On peut enfin aborder le cas de Magellan et du premier tour du monde. Il semble bien connu quand même qu’il n’est pas revenu de son tour du monde, mais certains membres de son équipage oui. En revanche, on sait peut-être moins que Magellan n’a jamais eu l’intention de faire le tour du monde pour démontrer la rotondité de la Terre. Les historiens ont aussi réévalué le bilan humain de l’expédition de Magellan avec 90 survivants. Soulignons toutefois que ces informations sont un peu éparpillées entre plusieurs articles.
Des éléments plus anecdotiques
Selon l’intérêt que l’on a pour le sujet, on pourra peut-être passer plus vite sur certaines idées reçues qui semblent moins déterminantes. Ainsi en est-il de celle qui veut que « Magellan est né à Sabrosa ». Elle est d’ailleurs traitée plus rapidement. L’auteur en souligne quand même la futilité tout en pointant le paradoxe que cela n’a pas empêché une production abondante sur le sujet. Même s’il n’est pas originaire de là, la petite ville a construit une partie de sa réputation, et notamment historique, sur cette affirmation. Dans la même veine, les auteurs abordent le cas d’Henri le navigateur et de l’école de Sagres. La notion d’école a prospéré même si elle n’a jamais existé. Ici, il faut incriminer la postérité et notamment des ouvrages du XVIIIe siècle.

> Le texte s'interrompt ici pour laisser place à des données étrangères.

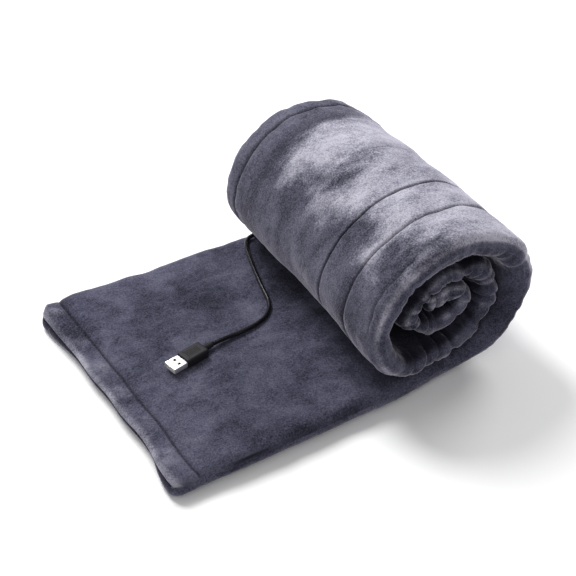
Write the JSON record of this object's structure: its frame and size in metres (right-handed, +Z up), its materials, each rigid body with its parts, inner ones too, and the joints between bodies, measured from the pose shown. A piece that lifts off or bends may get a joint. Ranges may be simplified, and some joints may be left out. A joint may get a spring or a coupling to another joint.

Des informations pour nos cours
Dans le cadre des cours et notamment de seconde, on pourra imaginer de faire préparer un article par un élève. A cet égard, on peut utiliser le passage consacré à la controverse de Valladolid popularisé par le téléfilm de Jean-Claude Carrière. Les auteurs rappellent qu’il n’y a jamais eu de dialogue, ni de débat entre les deux protagonistes ! Sepulveda parla le premier et exposa sa théorie pendant trois heures. Il n’ y eut jamais aucun communiqué et l’on ne sut pas quelle fut la position de la couronne sur ce sujet. La force de la dramaturgie a donc créé une nouvelle vérité. Il y a là matière à une intéressante mise en perspective avec les élèves. On pourra aussi utiliser l’encart intitulé « Gagarine, c’est le Christophe Colomb du XXe siècle », manière de faire comprendre ce qu’ont pu représenter les grandes découvertes à l’époque. Le texte rapproche, compare et différencie à la fois les deux moments.
Au total, cette collection désormais bien installée, permet sous forme d’articles rapides de réviser et de revisiter cette période si forte en changements. Tout n’est pas forcément intéressant au même titre, certains passages seraient peut-être plus fluides en étant regroupés, comme ceux sur Magellan. On peut en tout cas se mettre à jour de façon agréable avec ce livre.